Furthermore, although a cam mechanism for causing the porous sponge to make contact with, or detach from, the photoconductive medium is disclosed in International Disclosure Number "WO95/08792," on what occasion the cam mechanism should be operated has not been studied. This may result in an excess amount of prewetting agent applied to the photoconductive medium.
In International Disclosure Number "WO95/08792," moreover, no mechanism is proposed for adjusting the thickness of the prewetting solution layer applied to the photoconductive medium. As a result, the thickness of the prewetting solution layer applied to the photoconductive medium is invariably kept constant, regardless of the types of liquid toners, even when color images are processed.
Either of the methods involving the use of a stationary applicator, made of felting, for example, or the method using a roller train combining a plurality of rollers to apply a prewetting agent to the photoconductive medium, as described above, is less effective in smoothing the surface of the photoconductive medium at higher process speeds. As the viscosity of the prewetting solution increases, this tendency becomes pronounced. Thus, the prewetting solution tends to be fed in mottled patterns to the developing point, producing uneven image density or blushing.

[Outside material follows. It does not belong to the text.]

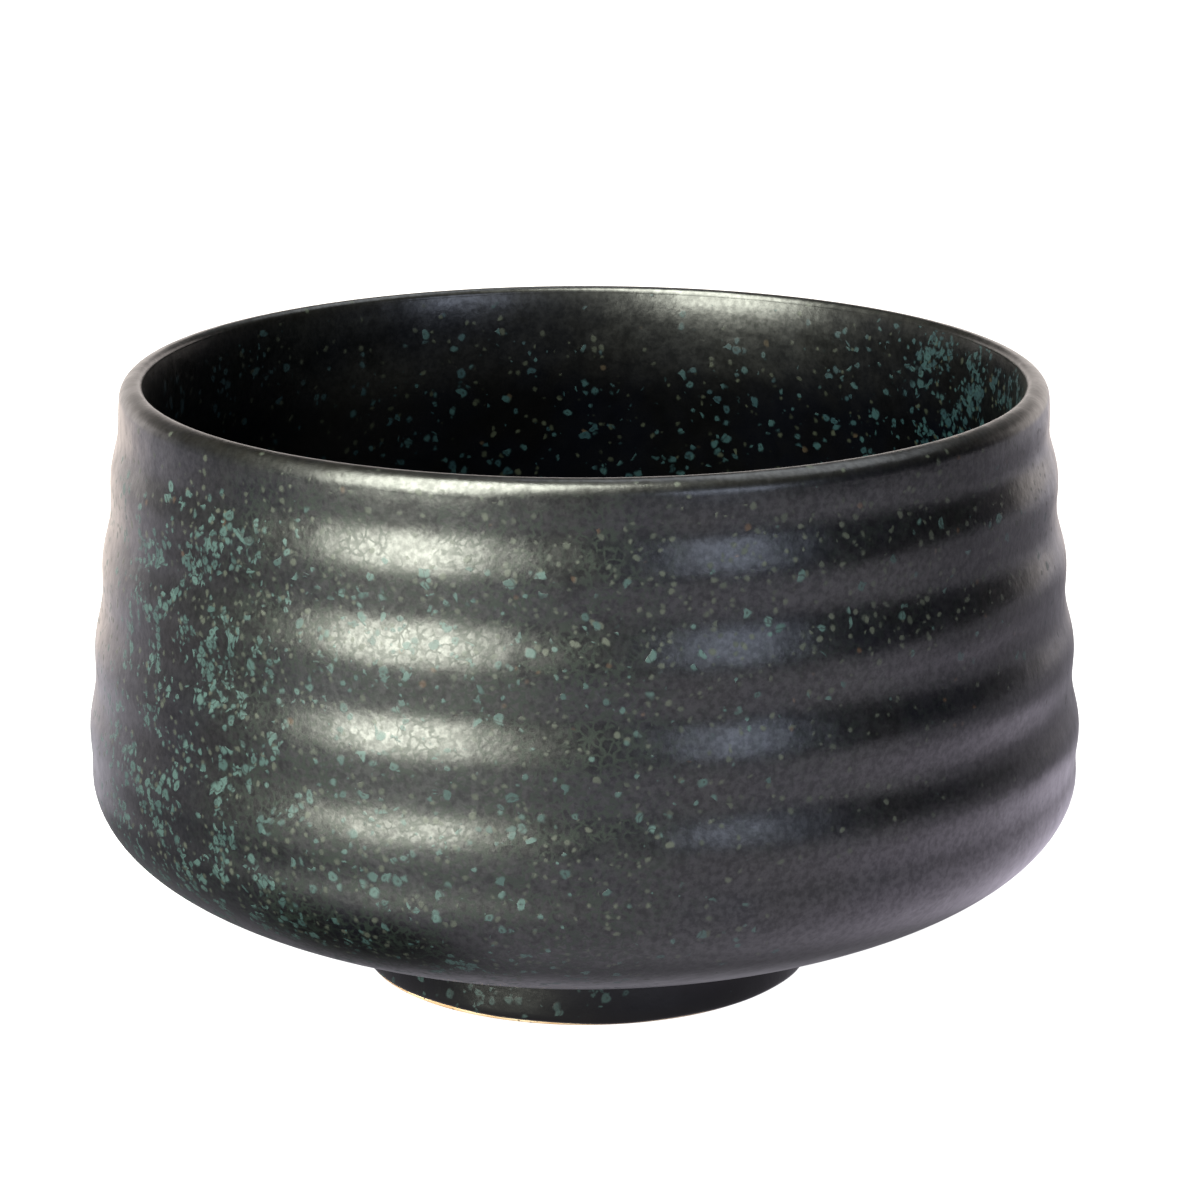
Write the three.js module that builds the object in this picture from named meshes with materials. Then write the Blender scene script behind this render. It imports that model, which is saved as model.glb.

The mottled patterns of the prewetting agent caused by rotating the rollers in the same direction (as viewed in the nip portion) have been examined in several experimental analyses, but have not yet been fully elucidated theoretically. It is generally believed that as the rollers are rotated in the forward direction (one roller is rotated clockwise and the other counterclockwise), the prewetting solution tends to be sheared and separated by both rollers at the exit of the rollers, producing a raindrop-like pattern called "rivulet." The rivulet pattern has an interval of 0.1.about.1 mm, and the difference between the peak and the bottom is several times as much as the average thickness of the layer. The rivulet is believed to depend on the construction and conditions of the prewetting system, and the viscoelastic properties (rheology) of the prewetting solution.